Now we must let go and let them grow. There is no way for us to know if the people we are entrusting our precious child to hold’s the same or similar values and beliefs as we do. All we can hold onto is the knowledge that we have done our very best to instill in them the important things. Things that will make it easier for them to make good choices, withstand peer pressure, and make friends.
Knowing that we have taught them what they need to know to start their journey is very comforting. We are no where near done with our lessons to our child, but we know they are well on their way. This journey of independence has just begun. It will never be problem or worry free for us or them. There will always be hardships and joys, smiles and tears. That is part of life.
You realize that now it is time to take that deep breathe, whisper I love you, and wave goodbye from the doorway, for you know that you can go no further with them this time. This is their time to shine. Blowing one final kiss you walk down the hallway towards the front doors. The lump in your throat begins to rise and your eyes are watering over. ”Just make it to the car,” you tell yourself.

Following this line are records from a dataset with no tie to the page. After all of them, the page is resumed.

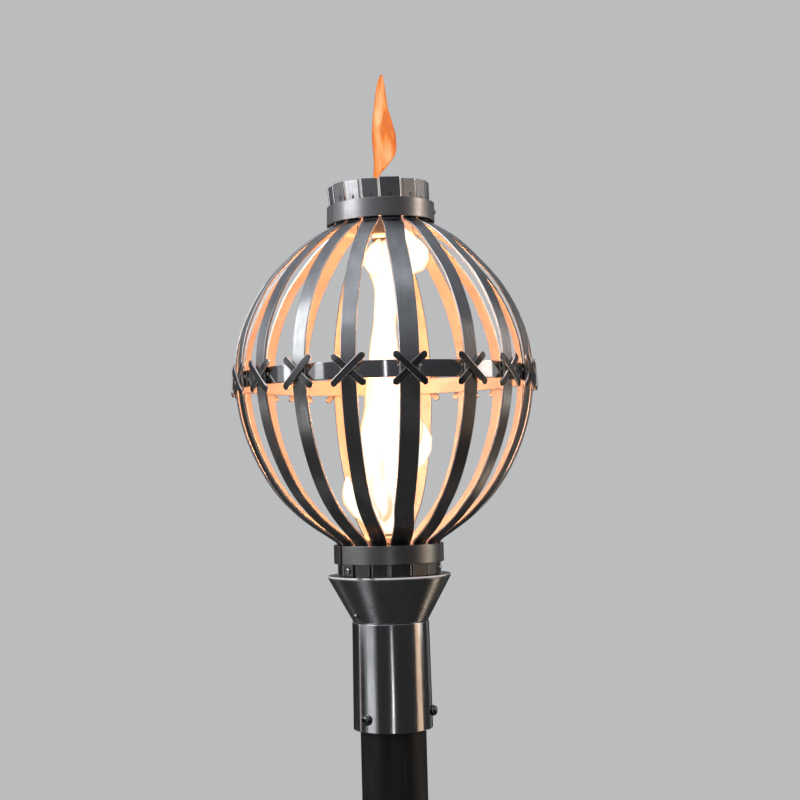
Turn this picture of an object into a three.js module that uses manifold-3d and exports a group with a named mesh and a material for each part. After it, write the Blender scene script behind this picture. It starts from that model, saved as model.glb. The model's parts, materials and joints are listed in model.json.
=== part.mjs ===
// Gas tiki torch: a cage of curved flat steel straps round an open flame, on a
// conical burner cup, a slip-over sleeve and a tubular steel pole.
// Units are millimetres, +Z is up, the origin is the centre of the pole's foot.
// The torch's front faces -Y. Azimuths are in degrees from the front, positive
// towards +X.
import * as THREE from "three";
import { mergeVertices } from "three/addons/utils/BufferGeometryUtils.js";
import Module from "manifold-3d";

const wasm = await Module();
wasm.setup();

// ---------------------------------------------------------------- dimensions
const GAP = 0.3; // clearance between pieces that touch

// pole: 3 in steel tube, 4 ft long
const POLE_OD = 76.2;
const POLE_WALL = 3.0;
const POLE_LENGTH = 1219.2;

// height of the cage's equator above the pole's foot
const EQ = POLE_LENGTH + 301.8;

// slip-over sleeve, slightly wider at its foot
const SLEEVE_BOTTOM = EQ - 404;
const SLEEVE_TOP = EQ - 281.6;
const SLEEVE_R_TOP = 44.6;
const SLEEVE_R_BOTTOM = 46.0;
const SLEEVE_WALL = 1.6;

// three clamp screws near the sleeve's foot
const CLAMP_Z = [EQ - 389.5, EQ - 384.5, EQ - 389.5];
const CLAMP_AZ = [-40, 80, 200];
const CLAMP_HEAD_R = 6.2;
const CLAMP_HEAD_H = 6.5;
const CLAMP_SHANK_R = 3.0;

// burner cup (cone)
const RIM_R = 71.6;
const RIM_Z = EQ - 229.7;
const CONE_FOOT_R = 43.4;
const CONE_FOOT_Z = EQ - 281.0;
const CONE_WALL = 1.6;
const NECK_R = 42.4;
const NECK_BOTTOM = EQ - 296;

// seat ring that carries the cage
const SEAT_TOP = EQ - 227.4;
const SEAT_THICK = 2.0;
const SEAT_R = 71.6;
const SPIGOT_R = 55.6;
const SPIGOT_WALL = 2.4;
const SPIGOT_TOP = EQ - 204;

// cage straps
const STRAP_T = 3.0;
const STRAP_HALF = 8.45;
const WIDE_STRAP_HALF = 11.0;
// outer face of a strap as [radius, height from the equator], crown to foot
const STRAP_PROFILE = [
  [58.9, 226.6], [58.9, 182.0], [60.3, 179.2], [63.6, 177.4], [77.5, 169.6],
  [97.4, 154.8], [114.6, 138.2], [132.7, 118.8], [147.1, 98.2], [158.3, 76.8],
  [167.0, 54.4], [172.4, 29.0], [173.7, 14.5], [173.9, 0], [173.2, -14.5],
  [171.4, -29.5], [165.2, -57.8], [155.0, -85.6], [141.5, -112.3],
  [123.5, -138.0], [101.5, -160.0], [74.0, -180.2], [64.4, -186.6],
  [60.9, -189.4], [59.9, -192.2], [59.9, -227.0],
];
// azimuth of each strap, clockwise seen from below, starting at the wide one
const STRAP_AZ = [
  9.05, 32.6, 52.0, 70.2, 88.4, 106.8, 125.4, 144.0, 162.5, 180.8, 199.1,
  217.3, 235.5, 253.8, 271.9, 289.8, 308.2, 327.9, 347.3,
];
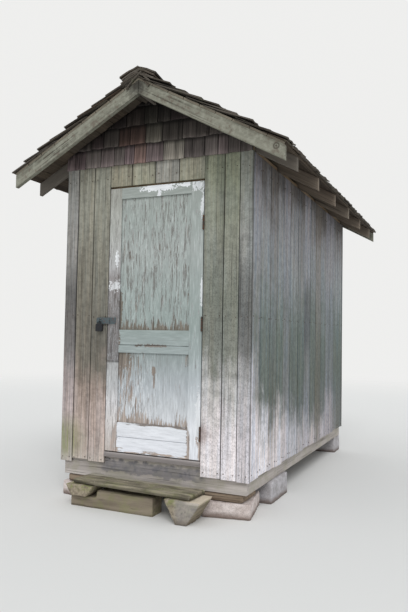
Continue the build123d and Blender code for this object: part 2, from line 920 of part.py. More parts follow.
# Staple: a bent rod through which the lock's shackle hangs
with BuildPart() as hasp_staple:
    with BuildLine(Plane.YZ.offset(staple_x)) as staple_path:
        FilletPolyline(
            (strap_front, hasp_z - staple_span / 2),
            (strap_front - staple_reach, hasp_z - staple_span / 2),
            (strap_front - staple_reach, hasp_z + staple_span / 2),
            (strap_front, hasp_z + staple_span / 2),
            radius=staple_bend,
        )
    with BuildSketch(Plane.XZ.offset(-strap_front)):
        with Locations((staple_x, hasp_z - staple_span / 2)):
            Circle(staple_rod / 2)
    sweep(path=staple_path.line)
hasp_staple.part.label = "hasp_staple"
export_step(hasp_staple.part, "parts/hasp_staple.step")

# Padlock: a plain body hung by its shackle on the staple's lower leg
lock_y = strap_front - lock_offset
shackle_crown = hasp_z - staple_span / 2 + (staple_rod + shackle_rod) / 2 + shackle_play
lock_top = shackle_crown - shackle_rise
shackle_radius = shackle_span / 2

with BuildPart() as padlock:
    with Locations((staple_x, lock_y, lock_top)):
        Box(*lock_size, align=(Align.CENTER, Align.CENTER, Align.MAX))
    fillet(padlock.edges().filter_by(Axis.Y), radius=2 * lock_edge)
    fillet(padlock.faces().filter_by(Axis.Y).edges(), radius=lock_edge)
    with BuildLine(Plane.XZ.offset(-lock_y)) as shackle_path:
        left_leg = Line(
            (staple_x - shackle_radius, lock_top - shackle_seat),
            (staple_x - shackle_radius, shackle_crown - shackle_radius),
        )
        crown = ThreePointArc(
            left_leg @ 1,
            (staple_x, shackle_crown),
            (staple_x + shackle_radius, shackle_crown - shackle_radius),
        )
        Line(crown @ 1, (staple_x + shackle_radius, lock_top - shackle_seat))
    with BuildSketch(Plane.XY.offset(lock_top - shackle_seat)):
        with Locations((staple_x - shackle_radius, lock_y)):
            Circle(shackle_rod / 2)
    sweep(path=shackle_path.line)
padlock.part.label = "padlock"
export_step(padlock.part, "parts/padlock.step")
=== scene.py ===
import math
import random

import bmesh
import bpy
from mathutils import Matrix, Vector


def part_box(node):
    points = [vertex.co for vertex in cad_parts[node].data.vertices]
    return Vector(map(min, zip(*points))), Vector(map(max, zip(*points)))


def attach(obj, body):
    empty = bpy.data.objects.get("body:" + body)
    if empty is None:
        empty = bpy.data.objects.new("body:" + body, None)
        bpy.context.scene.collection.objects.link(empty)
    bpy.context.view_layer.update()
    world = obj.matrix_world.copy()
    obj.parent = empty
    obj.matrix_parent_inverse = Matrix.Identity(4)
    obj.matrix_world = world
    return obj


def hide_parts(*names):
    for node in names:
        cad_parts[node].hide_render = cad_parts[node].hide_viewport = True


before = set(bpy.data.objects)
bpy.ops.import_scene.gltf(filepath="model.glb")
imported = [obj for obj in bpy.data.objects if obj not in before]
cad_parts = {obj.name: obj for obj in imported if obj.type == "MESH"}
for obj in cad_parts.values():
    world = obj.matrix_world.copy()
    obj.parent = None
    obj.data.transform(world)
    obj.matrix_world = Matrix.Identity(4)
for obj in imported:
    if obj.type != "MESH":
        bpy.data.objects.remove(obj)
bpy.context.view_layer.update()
scene = bpy.context.scene


# Stage: a pale floor that fades into a pale surround, an even sky, and one soft lamp
# from the front. The camera's place and lens were solved from the corners of the shed.
def rgb(colour):
    """A plain colour with its alpha. A colour that a node gives is left as it is."""
    return (*colour, 1.0) if isinstance(colour, tuple) else colour


relief_strength = 0.8


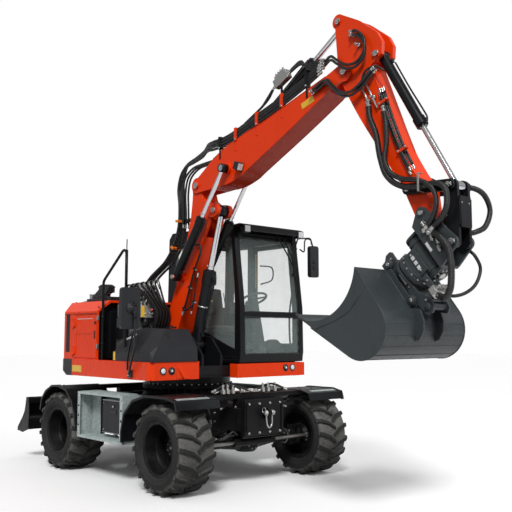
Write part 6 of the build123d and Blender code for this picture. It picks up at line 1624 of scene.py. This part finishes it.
def build_tool():
    s = Shape()
    pin_ends(s, ROCKER_PIN, 0.151, 0.027)
    s.make("rocker_pins", "rocker", "steel")
    s = Shape()
    for side in (-1, 1):
        s.box((4.425, BOOM_Y + side * 0.088 - 0.006, 2.7), (4.47, BOOM_Y + side * 0.088 + 0.006, 2.94),
            "black", 0.003)
    for z in (2.74, 2.9):
        for side in (-1, 1):
            s.nut(at(4.4745, BOOM_Y + side * 0.055, z) - X * 0.008, (1, 0, 0.02), 0.018, "zinc", 0.3)
    s.make("push_link_bolts", "push_link", "black_paint")
    s = Shape()
    pin_ends(s, (4.085, 2.843), 0.147, 0.024)
    # hose ends on the hitch plates
    for side in (-1, 1):
        for k in range(4):
            q = in_tool(-0.13 + 0.062 * k, 0.245 - 0.03 * (k % 2), side * 0.136)
            s.turned(q, Y * side, [(0, 0.02), (0.016, 0.02), (0.02, 0.014)], "zinc", 10)
            s.fitting(q + Y * side * 0.016, TOOL_U + Y * side * 0.35, 0.024)
    pin_ends(s, (4.405, 2.555), 0.149, 0.029)
    for u in (-0.262, 0.172):
        out = TOOL_U if u > 0 else -TOOL_U
        q = in_tool(u + (0.026 if u > 0 else 0.0), 0)
        bolt_ring(s, q, Y, TOOL_V, 0.072, 10, out, 0.018, shift=0.5)
        s.turned(q, out, [(0, 0.041), (0.016, 0.041), (0.02, 0.036)], "zinc", 22)
    tool_box(s, -0.05, 0.1345, 0.09, (0.085, 0.03, 0.0012), "white", 0.0)
    for side in (-1, 1):
        tool_box(s, -0.02, 0.13, side * 0.1345, (0.05, 0.0012, 0.014), "white", 0.0)
    for k in range(5):
        s.fitting(in_tool(-0.235 + 0.052 * k, 0.222 + 0.014 * k, -0.158), TOOL_U, 0.024)
    s.tube([in_tool(-0.245 + 0.065 * k, 0.24 + 0.012 * k, -0.152) for k in range(5)], 0.012, "zinc", 6, 3)
    s.make("hitch_fittings", "hitch", "tool_grey")
    s = Shape()
    bolt_ring(s, in_tool(0, -0.15), TOOL_U, Y, 0.184, 16, TOOL_V, 0.018)
    for side in (-1, 1):
        for du in (-0.055, 0.0, 0.055):
            tool_box(s, -0.02 + du, -0.085, side * 0.101, (0.02, 0.0015, 0.018), "white", 0.0)
        for du in (-0.11, 0.07):
            s.nut(in_tool(du, -0.085, side * 0.1), Y * side, 0.02)
    for k in range(3):
        q = in_tool(-0.1 + 0.07 * k, -0.12, 0.182)
        s.fitting(q, TOOL_V, 0.022)
    for u in (-0.15, 0.1):
        q = in_tool(u, 0.084, -0.03)
        s.fitting(q, TOOL_V - Y * 0.6, 0.02)
    s.turned(in_tool(-0.03, -0.2, 0.182), -TOOL_V, [(0, 0.032), (0.03, 0.032), (0.036, 0.026)], "black", 18)
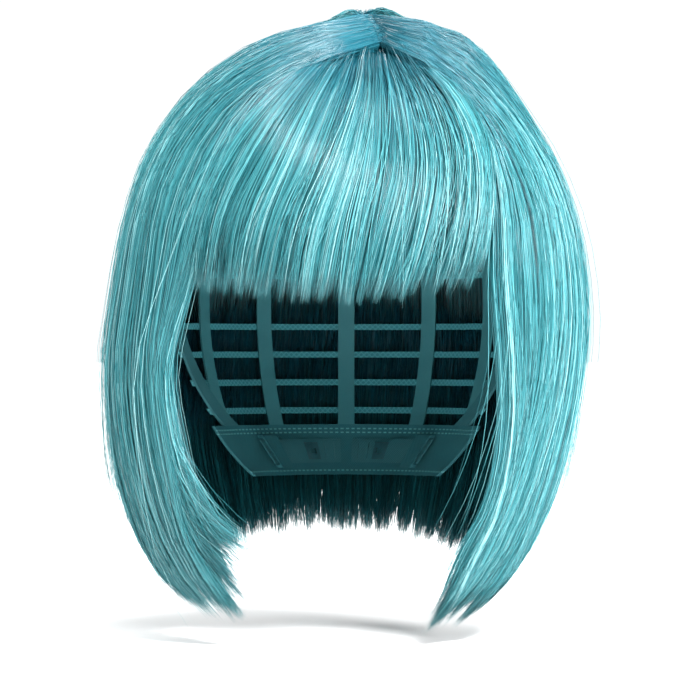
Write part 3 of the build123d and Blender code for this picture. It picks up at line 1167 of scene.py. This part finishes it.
@dataclass
class Studio:
    """A pale floor, soft lights and the camera. Lengths are in metres."""

    floor_drop: float = 0.003
    distance: float = 1.40
    camera_x: float = 0.0016
    camera_z: float = -0.020
    view_width: float = 0.2857
    sensor: float = 36.0
    ambient: float = 0.5
    backdrop: float = 1.05

    def camera(self) -> None:
        """Sets the camera level before the face."""
        data = bpy.data.cameras.new("camera")
        data.sensor_width = self.sensor
        data.lens = self.sensor * self.distance / self.view_width
        made = bpy.data.objects.new("camera", data)
        made.location = (self.camera_x, -self.distance, self.camera_z)
        made.rotation_euler = (math.radians(90), 0, 0)
        bpy.context.collection.objects.link(made)
        bpy.context.scene.camera = made

    def lamp(self, name: str, place: tuple, size: float, power: float, aim: tuple = (0, 0, 0.0)) -> None:
        """Adds a square soft light that faces a point."""
        data = bpy.data.lights.new(name, "AREA")
        data.size = size
        data.energy = power
        made = bpy.data.objects.new(name, data)
        made.location = place
        way = Vector(aim) - Vector(place)
        made.rotation_euler = way.to_track_quat("-Z", "Y").to_euler()
        bpy.context.collection.objects.link(made)

    def sun(self, name: str, place: tuple, strength: float, spread: float) -> None:
        """Adds a far soft light. Args: place, where it shines from; strength in W/m2; spread in degrees."""
        data = bpy.data.lights.new(name, "SUN")
        data.energy = strength
        data.angle = math.radians(spread)
        made = bpy.data.objects.new(name, data)
        made.location = place
        made.rotation_euler = (-Vector(place)).to_track_quat("-Z", "Y").to_euler()
        bpy.context.collection.objects.link(made)

    def _world(self) -> bpy.types.World:
        """Returns: a world that shows white and lights the object more softly than it shows."""
        world = bpy.data.worlds.new("studio")
        world.use_nodes = True
        tree = world.node_tree
        background = tree.nodes["Background"]
        background.inputs["Color"].default_value = (1.0, 1.0, 1.0, 1.0)
        seen = tree.nodes.new("ShaderNodeLightPath")
        strength = tree.nodes.new("ShaderNodeMapRange")
        strength.inputs["To Min"].default_value = self.ambient
        strength.inputs["To Max"].default_value = self.backdrop
        tree.links.new(seen.outputs["Is Camera Ray"], strength.inputs["Value"])
        tree.links.new(strength.outputs["Result"], background.inputs["Strength"])
        return world

    def floor(self) -> None:
        """Lays the pale floor just under the longest strands."""
        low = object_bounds()[0][2] - self.floor_drop
        bpy.ops.mesh.primitive_plane_add(size=60, location=(0, 0, low))
        made = bpy.context.active_object
        made.name = "floor"
        bench = Bench("floor_paint")
        paint = bench.principled(Base_Color=(0.97, 0.97, 0.97, 1.0), Roughness=0.9)
        made.data.materials.append(bench.finish(paint))
        made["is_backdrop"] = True

    def build(self) -> None:
        """Sets up the world, lights, floor and camera."""
        scene = bpy.context.scene
        scene.view_settings.view_transform = "Standard"
        scene.world = self._world()
        self.sun("key", (0.50, -0.95, 1.10), 5.7, 12.0)
        self.lamp("side", (1.20, -0.80, 0.45), 0.45, 30.0)
        self.lamp("top", (0.10, -0.25, 1.50), 0.6, 18.0, (0, 0, 0.05))
        self.lamp("fill", (-1.10, -0.80, 0.70), 0.6, 4.0)
        self.lamp("back", (-0.2, 1.2, 0.7), 0.8, 14.0)
        self.floor()
        self.camera()


def main() -> None:
    """Builds the wig's looks, piece by piece."""
    logging.basicConfig(level=logging.INFO, format="%(name)s: %(message)s")
    fibre = FibreFinish().make()
    Cap().build()
    Haircut(Hull(), fibre, Strands(11)).build()
    Studio().build()


if __name__ == "__main__":
    main()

Opening your car door and hopping in quickly, the tears start to flow and the cries burst forth from your mouth. Letting the sadness run its course, you open your wallet to look at a picture of his smiling face. Though you are still sad, you know that you will get through this and many other experiences. You must do it for him. You have to let him grow and live.
Wiping the tears off your cheeks you start the car. ”Six hours,” you remind yourself. ”I can pick him up in six hours.” Driving away from the school, you head towards home. That is when it hits you. You have six hours to do what ever you want and need to do. Glancing back at the school, your smile gets a little wider. Realizing that there are perks that come with having a child in school, you begin to mentally go through your to do list, that suddenly seems a little less dreadful. ”What can I get done in six hours?” you wonder.